Anyway, my point is that these athletes make BILLIONS for the NCAA, conferences, universities, and companies such as Nike and Under Armour. What do they get, other than satisfaction? NOTHING. These students are relying on financial aid, scholarships, and loans to make it through college, and money-hungry corporations are thriving off their success. (Needless to say, I am a STRONG proponent of providing royalties to the athletes for selling their jerseys) These kids face the same struggles as John, the out-of-state-student that wants a chemical engineering degree. Even though John doesn't play sports, he is still a key player in the university's success. John's final GPA directly reflects the institution's academic quality, just the same as the star quarterback's.
So these corporations are making money. Big deal. Actually, yes, it is a big deal when the interest of the student-athletes is compromised by big-time television networks who put the wellness of their wallet over the wellness of the students. ESPN has been accused of telling the ACC who to raid from the Big East. If this is true, and the reason touted is a larger television market, then how can we be sure the NCAA is overseeing the "best" for the students? Surely the NCAA could step in and say, "Hey, even if you aren't violating federal regulations, this isn't really looking out for the kids." Money should NEVER hold precedence over an education.
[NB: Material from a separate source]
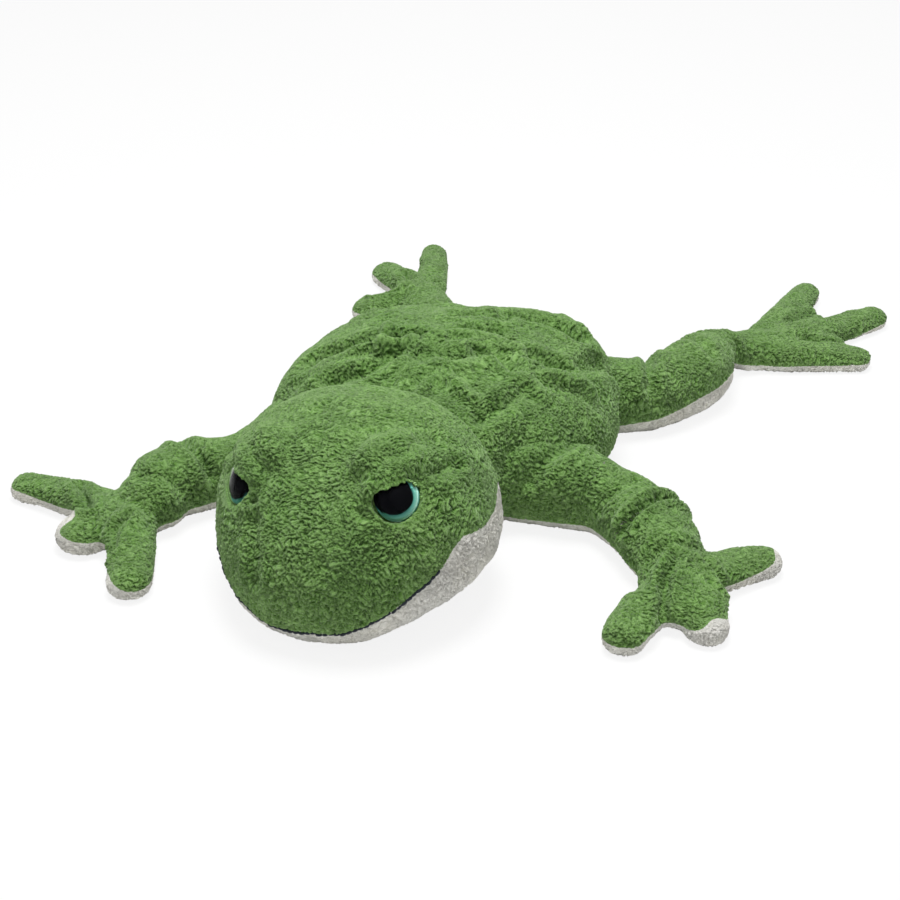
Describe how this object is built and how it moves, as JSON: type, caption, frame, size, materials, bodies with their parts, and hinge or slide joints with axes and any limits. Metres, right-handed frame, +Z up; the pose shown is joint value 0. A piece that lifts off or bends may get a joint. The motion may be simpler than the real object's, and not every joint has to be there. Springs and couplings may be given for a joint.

This topic makes my blood boil. I was raised to work for everything you have and be glad that you have it. Right now, there are numerous student-athletes and schools working hard to make a name for themselves. Players want to go pro, schools want to move up to D1, and the controllers of all their destinies seem to be a gluttonous sports entertainment monopoly with conference puppets on its fingers, conference talking heads that will turn on a university or conference at the flip of a switch, and a sanctioning body that is supposed to represent them and their best interests, yet consistently allows the cash flow to supercede the players it claims to protect.
When will all of this debauchery end? Will someone finally step up against (start angelic harmonies, trumpets, and harps playing) the great governing body that is the NCAA? Does anyone even have the available cash to bring a case against these avaricious fat-cats? It makes me sick, it makes me angry, and it makes me sad. College football has become nothing but a giant cash machine with ESPN executives first in line for the "Dash for Cash", followed by the conference presidents and the NCAA executives. All of them laughing hysterically at the student athletes that are flipping the machine off and on and reloading all of the million-dollar bills before the next cronie enters.
I wonder what will be the entertainment for this week? Will ESPN finally decide to kill the Big East and create their own SuperConference? Heck, they may even decide to buy the NCAA and replace the president with Craig James.
Good Lord, somebody seriously make it stop.
I'd really like to hear your opinions on this, whether for or against. Let your voice be heard. Heck, maybe someone from ESPN will read it and offer you a job.